При этом тон назидания и наставления, пронизывающий научные инструкции, биографии и автобиографии начиная с XVII века и вплоть до наших дней, едва ли соответствует прагматичной тональности практических руководств. Язык этих назиданий зачастую откровенно религиозный, хотя и меняется при переходе от одного регистра к другому: смирение ищущего, изумление псалмопевца, возносящего хвалу творению, аскетизм святого. Как представляется, эпистемология в значительной степени паразитирует на религиозных побуждениях – дисциплине и жертвенности, так же как метафизика паразитирует на теологии. Но даже если религиозные обертоны отсутствуют или отвергнуты как ненужные украшательства, в научной литературе остается ядро этического императива – как делать науку и как стать ученым. Совершенное овладение научными практиками предполагает самосовершенствование, усердное взращивание определенного типа самости. И там, где самость оказывается задействованной одновременно и как скульптор, и как скульптура, этос волей-неволей вступает в свои права. Для наших целей важно провести различие между этическим и моральным: этическое отсылает к нормативным кодам поведения, связанным со способом существования в мире, к этосу в смысле привычных диспозиций индивида или группы, в то время как моральное – к специфическим нормативным правилам, которые могут одобряться или нарушаться и за которые кто-то может нести ответственность.
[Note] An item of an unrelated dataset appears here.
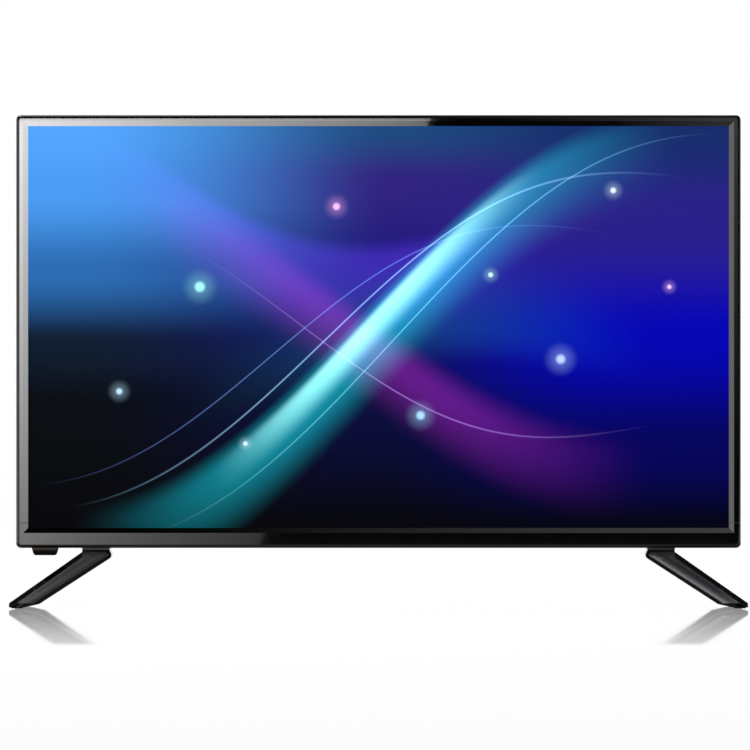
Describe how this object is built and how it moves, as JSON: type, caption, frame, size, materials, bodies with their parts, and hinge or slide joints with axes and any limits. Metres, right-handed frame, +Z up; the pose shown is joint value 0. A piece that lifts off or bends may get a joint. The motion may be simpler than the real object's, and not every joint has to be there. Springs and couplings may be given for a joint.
{
  "type": "flat screen television",
  "caption": "Flat screen television with a thin gloss bezel on two splayed feet, with a vented rear housing, socket bays and press keys on its edge.",
  "frame": {"origin": "on the table, at the middle between the four foot pads", "axes": "+X to the viewer's right along the screen, +Y away from the viewer through the set, +Z up"},
  "size_m": [0.7346, 0.19, 0.492],
  "materials": {
    "gloss_black": "polished injection moulding",
    "glass": "satin front polariser",
    "dark_moulding": "fine matt moulding",
    "film": "milky film",
    "white_sheet": "matt white",
    "board_metal": "aluminium-cored strip",
    "clear_plastic": "clear moulding",
    "galvanised_steel": "galvanised sheet",
    "green_board": "lacquered circuit board",
    "lead_sheath": "ribbon and flat lead sheath",
    "white_moulding": "satin moulding",
    "plated_shell": "nickel plating",
    "yellow_moulding": "satin moulding",
    "red_moulding": "satin moulding",
    "blue_moulding": "satin moulding",
    "wound_coil": "taped windings",
    "sleeve": "shrunk sleeve",
    "bare_aluminium": "extruded",
    "brass_pin": "turned",
    "cone_paper": "treated cone",
    "foam": "open foam",
    "smoked_window": "smoked moulding",
    "red_lamp": "tinted moulding",
    "textured_black": "spark-eroded texture",
    "zinc_steel": "zinc plating",
    "grey_seat": "satin moulding",
    "pad_rubber": "moulded rubber",
    "black_screw": "black oxide",
    "key_moulding": "satin moulding"
  },
  "bodies": {
    "television": {"front_bezel": "gloss_black", "lcd_cell": "glass", "middle_frame": "dark_moulding", "optical_sheets": "film", "diffuser_plate": "film", "reflector_sheet": "white_sheet", "led_bars": "board_metal", "led_lenses": "clear_plastic", "diffuser_posts": "clear_plastic", "back_tray": "galvanised_steel", "source_board": "green_board", "timing_board": "green_board", "flat_leads": "lead_sheath", "main_board": "green_board", "main_board_chips": "dark_moulding", "board_headers": "white_moulding", "hdmi_sockets": "plated_shell", "usb_sockets": "plated_shell", "phones_socket": "dark_moulding", "av_block": "dark_moulding", "av_barrels": "plated_shell", "av_yellow": "yellow_moulding", "av_white": "white_moulding", "av_red": "red_moulding", "aerial_socket": "plated_shell", "vga_socket": "blue_moulding", "terminal_panels": "dark_moulding", "power_board": "green_board", "power_coils": "wound_coil", "bulk_capacitor": "sleeve", "heat_sinks": "bare_aluminium", "mains_inlet": "dark_moulding", "inlet_pins": "brass_pin", "speaker_boxes": "dark_moulding", "speaker_drivers": "cone_paper", "speaker_gaskets": "foam", "key_board": "green_board", "tact_switches": "dark_moulding", "key_carrier": "dark_moulding", "ir_pod": "smoked_window", "ir_board": "green_board", "ir_receiver": "dark_moulding", "status_led": "red_lamp", "rear_cover": "textured_black", "vesa_posts": "zinc_steel", "foot_right": "gloss_black", "foot_left": "gloss_black", "foot_collars": "grey_seat", "foot_pads": "pad_rubber", "foot_brackets": "galvanised_steel", "foot_screws": "black_screw", "cover_screws": "black_screw", "board_screws": "zinc_steel"},
    "key_power": {"key_power": "key_moulding"},
    "key_source": {"key_source": "key_moulding"},
    "key_menu": {"key_menu": "key_moulding"},
    "key_channel_up": {"key_channel_up": "key_moulding"},
    "key_channel_down": {"key_channel_down": "key_moulding"},
    "key_volume_up": {"key_volume_up": "key_moulding"},
    "key_volume_down": {"key_volume_down": "key_moulding"}
  },
  "joints": [
    {"name": "power_press", "type": "slide", "parent": "television", "child": "key_power", "axis": [-1, 0, 0], "range_m": [0, 0.0005], "stiffness_N_per_m": 1500},
    {"name": "source_press", "type": "slide", "parent": "television", "child": "key_source", "axis": [-1, 0, 0], "range_m": [0, 0.0005], "stiffness_N_per_m": 1500},
    {"name": "menu_press", "type": "slide", "parent": "television", "child": "key_menu", "axis": [-1, 0, 0], "range_m": [0, 0.0005], "stiffness_N_per_m": 1500},
    {"name": "channel_up_press", "type": "slide", "parent": "television", "child": "key_channel_up", "axis": [-1, 0, 0], "range_m": [0, 0.0005], "stiffness_N_per_m": 1500},
    {"name": "channel_down_press", "type": "slide", "parent": "television", "child": "key_channel_down", "axis": [-1, 0, 0], "range_m": [0, 0.0005], "stiffness_N_per_m": 1500},
    {"name": "volume_up_press", "type": "slide", "parent": "television", "child": "key_volume_up", "axis": [-1, 0, 0], "range_m": [0, 0.0005], "stiffness_N_per_m": 1500},
    {"name": "volume_down_press", "type": "slide", "parent": "television", "child": "key_volume_down", "axis": [-1, 0, 0], "range_m": [0, 0.0005], "stiffness_N_per_m": 1500}
  ]
}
Не существует ни постоянного этоса, ни неизменной самости. И этос, и самость имеют историю. В период, охватываемый данной книгой, этика сместилась от программ воспитания способностей, ассоциируемых с аристотелевской традицией, к суровому кантовскому призыву к автономии. Самость мутировала: на смену свободным совокупностям способностей, управляемых разумом, приходят движимые волей динамические субъективности. Эти изменения оставили свой след и в научных эпистемологиях, и в научной самости. Наверное, можно помыслить существование эпистемологии без этоса, но нам еще только предстоит столкнуться с этим случаем. А до тех пор, пока знание утверждает познающего, а последний рассматривается как подспорье или препятствие для получения знания, самость будет предметом эпистемологии. В свою очередь, самость может быть преобразована только на этических основаниях. (По этой причине даже обычные благоразумные телесные режимы диеты и упражнений, начиная с Античности и вплоть до настоящего времени, как правило, приобретали моральный оттенок.) Экстремальные трансформации самости путем умерщвления плоти и духа представляют собой убедительные доказательства этической виртуозности многочисленных культур в различные периоды истории. И наука не является исключением, о чем свидетельствуют героическая литература о морских экспедициях, экспериментирование на себе, маниакальная преданность делу[98].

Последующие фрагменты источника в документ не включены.